For four years I was immersed in surface design, and textiles in every way. I learned to screen print, spin, dye with synthetic and natural dyes, and weave. I already knew how to knit and sew … and I was hooked … line and sinker. I worked in the high Utah desert in summers and took my spinning wheel, carding combs, and dyed with plants in the desert. Back at school, I screen and block printed with mordants and dyed with commercial natural dyes. The experience was very rich, and satisfying.

Following that, in 1976, I began my master’s degree at UC Berkeley with Ed Rossbach, in Textile Design. At that time Berkeley was the center of the universe for all things fiber. It was rich with opportunities to explore fibers of all sorts and dyes. I taught textile design and photography part time at UC Davis and Berkeley in the Design departments.

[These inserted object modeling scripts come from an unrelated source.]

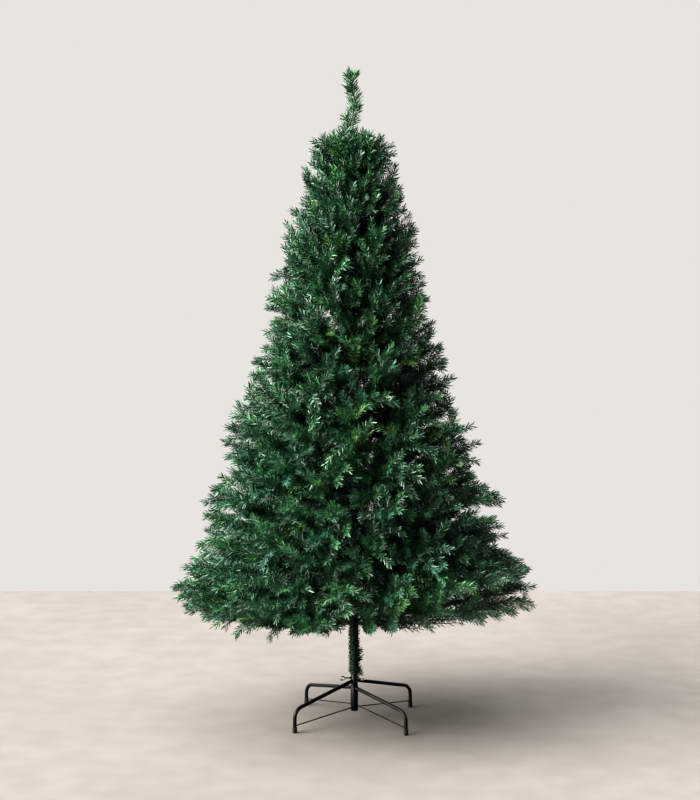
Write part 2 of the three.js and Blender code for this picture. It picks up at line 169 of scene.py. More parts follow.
def new_group(name, inputs, outputs):
    """An empty node group, its given values as sockets, and the sockets of its results."""
    group = bpy.data.node_groups.new(name, "ShaderNodeTree")
    for way, sockets in (("INPUT", inputs), ("OUTPUT", outputs)):
        for label, kind in sockets.items():
            group.interface.new_socket(name=label, in_out=way, socket_type="NodeSocket" + kind)
    given, results = (group.nodes.new("NodeGroup" + end) for end in ("Input", "Output"))
    return group, given.outputs, results.inputs


def mottle_group():
    inputs = {"Vector": "Vector", "Dark": "Color", "Light": "Color"}
    inputs |= {"Patches": "Float", "Flecks": "Float"}
    group, given, results = new_group("mottle", inputs, {"Colour": "Color"})
    both = add_node(group, "Math", {"operation": "ADD"})
    where = given["Vector"]
    for index, (scale, detail) in enumerate((("Patches", 2), ("Flecks", 1))):
        noise = add_node(group, "TexNoise", Vector=where, Scale=given[scale], Detail=detail)
        group.links.new(noise.outputs["Fac"], both.inputs[index])
    spread = add_node(group, "MapRange", Value=both.outputs[0], From_Min=0.75, From_Max=1.25)
    share = spread.outputs["Result"]
    colours = {"A": given["Dark"], "B": given["Light"]}
    blend = add_node(group, "Mix", {"data_type": "RGBA"}, Factor=share, **colours)
    group.links.new(blend.outputs["Result"], results["Colour"])
    return group


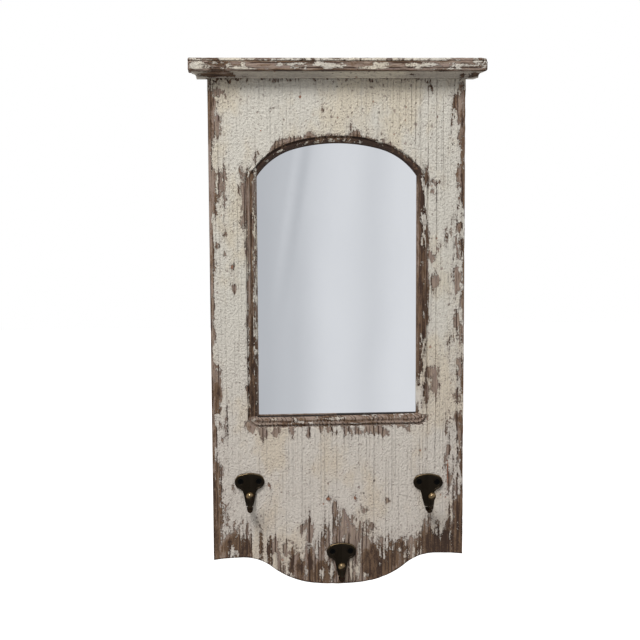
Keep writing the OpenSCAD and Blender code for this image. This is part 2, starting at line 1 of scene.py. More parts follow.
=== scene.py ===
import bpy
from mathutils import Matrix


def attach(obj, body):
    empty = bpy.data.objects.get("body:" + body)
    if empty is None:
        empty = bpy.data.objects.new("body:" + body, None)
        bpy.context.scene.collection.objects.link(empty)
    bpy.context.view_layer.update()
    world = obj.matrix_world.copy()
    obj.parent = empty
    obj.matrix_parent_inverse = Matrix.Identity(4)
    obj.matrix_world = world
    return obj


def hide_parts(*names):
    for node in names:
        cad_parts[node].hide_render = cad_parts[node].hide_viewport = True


bl_info = {
    "name": "Hall mirror",
    "version": (1, 0, 0),
    "blender": (4, 5, 0),
    "location": "3D View > Sidebar > Hall mirror",
    "description": "Finishes an arched wall mirror on a painted board with a crown and three cast coat hooks",
    "category": "Object",
}

import math
from contextlib import contextmanager
from types import SimpleNamespace

import bmesh
import bpy
import numpy as np
from bpy.props import FloatProperty, FloatVectorProperty, PointerProperty
from mathutils import Matrix, Vector, geometry, kdtree

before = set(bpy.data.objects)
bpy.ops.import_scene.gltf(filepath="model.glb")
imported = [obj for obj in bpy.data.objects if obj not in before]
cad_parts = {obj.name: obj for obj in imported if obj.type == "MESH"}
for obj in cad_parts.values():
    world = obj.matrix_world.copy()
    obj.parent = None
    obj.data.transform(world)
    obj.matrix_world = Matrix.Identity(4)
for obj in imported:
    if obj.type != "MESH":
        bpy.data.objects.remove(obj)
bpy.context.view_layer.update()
HANG_HEIGHT = 540.0  # height of the frame's origin above the board's lower corners, in millimetres


# ---------------------------------------------------------------- Settings
def length(name, default, description):
    """A length in metres."""
    return FloatProperty(
        name=name, default=default, description=description, unit="LENGTH", subtype="DISTANCE", precision=4,
    )


def angle(name, default, description):
    """An angle, given in degrees."""
    return FloatProperty(
        name=name, default=math.radians(default), description=description, unit="ROTATION", subtype="ANGLE",
    )


def share(name, default, description):
    """A plain number from 0 to 4."""
    return FloatProperty(name=name, default=default, description=description, min=0, max=4, subtype="FACTOR")


def colour(name, default, description):
    """A colour given as it looks on a screen, from 0 to 255, and kept as linear light."""
    return FloatVectorProperty(
        name=name, description=description, size=3, subtype="COLOR", min=0, max=1,
        default=[c / 255 / 12.92 if c <= 10 else ((c / 255 + 0.055) / 1.055) ** 2.4 for c in default],
    )


class BoardSizes(bpy.types.PropertyGroup):
    """Sizes of the board and its arched opening"""

    width: length("Width", 0.305, "Width of the board")
    thickness: length("Thickness", 0.019, "Thickness of the board")
    height: length("Height", 0.584, "Height of the board from its lower corners")
    belly_drop: length("Belly drop", 0.0335, "How far the belly hangs below the lower corners")
    belly_radius: length("Belly radius", 0.270, "Radius of the belly at the centre line")
    flank_radius: length("Flank radius", 0.100, "Radius of the flanks beside the belly")
    notch_radius: length("Notch radius", 0.056, "Radius of the hollows between flanks and shoulders")
    crest_in: length("Crest inset", 0.0355, "Distance of each shoulder's crest from the board's side")
    crest_rise: length("Crest rise", 0.0021, "Rise of the crests above the lower corners")
    stile: length("Stile", 0.057, "Width of the wood beside the opening")
    opening_foot: length("Opening foot", 0.176, "Height of the opening's lower edge above the lower corners")
    head: length("Head", 0.083, "Height of the wood above the arch")
    arch_radius: length("Arch radius", 0.195, "Radius of the arch's flat top")
    haunch_radius: length("Haunch radius", 0.079, "Radius of the arch's haunches")
    haunch_from: angle("Haunch start", 15, "Angle from the centre line at which the haunches begin")
    net: length("Net", 0.0018, "Distance between the points of the front face")
    arris: length("Arris", 0.0009, "Rounding of the board's worn front edges")


class BandSizes(bpy.types.PropertyGroup):
    """Sizes of the routed band and the pocket for the glass"""

    width: length("Band width", 0.0134, "Width of the routed band")
    depth: length("Band depth", 0.0074, "Depth of the routed band at the opening")
    ledge: length("Ledge", 0.0008, "Flat ledge beside the opening")
    cove: length("Cove", 0.0058, "Width of the cove beside the ledge")
    quirk: length("Groove depth", 0.0030, "Depth of the two grooves beside the bead")
    bead: length("Bead radius", 0.0015, "Radius of the bead")
    glass_depth: length("Glass depth", 0.0115, "Depth of the glass below the board's front")
    glass: length("Glass thickness", 0.003, "Thickness of the mirror glass")
    reach: length("Pocket reach", 0.0075, "How far the pocket reaches past the opening")
    corner: length("Pocket corner", 0.006, "Radius of the pocket's corners")
    gap: length("Glass gap", 0.0008, "Gap between the glass and the pocket's walls")


class CrownSizes(bpy.types.PropertyGroup):
    """Sizes of the crown cap and the cove moulding under it"""

    thickness: length("Cap thickness", 0.015, "Thickness of the crown cap")
    overhang: length("Overhang", 0.022, "How far the cap stands out past the board's front and sides")
    top_round: length("Upper rounding", 0.0022, "Rounding of the cap's upper edge")
    low_round: length("Lower rounding", 0.0016, "Wear of the cap's lower edge")
    groove: length("Groove", 0.0008, "Depth of the groove under the cap's bead")
    mould_out: length("Moulding foot", 0.0123, "How far the moulding's foot stands out")
    mould_cove: length("Moulding cove", 0.0052, "Radius of the moulding's cove")
    mould_fillet: length("Moulding fillet", 0.00115, "Height of the fillets above and below the cove")
    nail: length("Nail head", 0.00144, "Radius of the nail heads in the cap")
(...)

Then, in 1978, I started working for a photographer, Bill Garnett, running his darkroom. He did aerial photography and his images were stunning. It was a true gift to be able to work with him. It was during that time that I made the move from Berkeley up to Napa, where he lived. I rented a small cottage on a cattle ranch just over the hill from his house. Paradise. Slowly, I began working on the ranch too, part time. I realized that I loved being outside more than in the darkroom all day. And gradually made the change to full time ranch work.  Wonderful mentors, a generous boss, as well as the most outstanding horse taught me well in the ways of the cattle world.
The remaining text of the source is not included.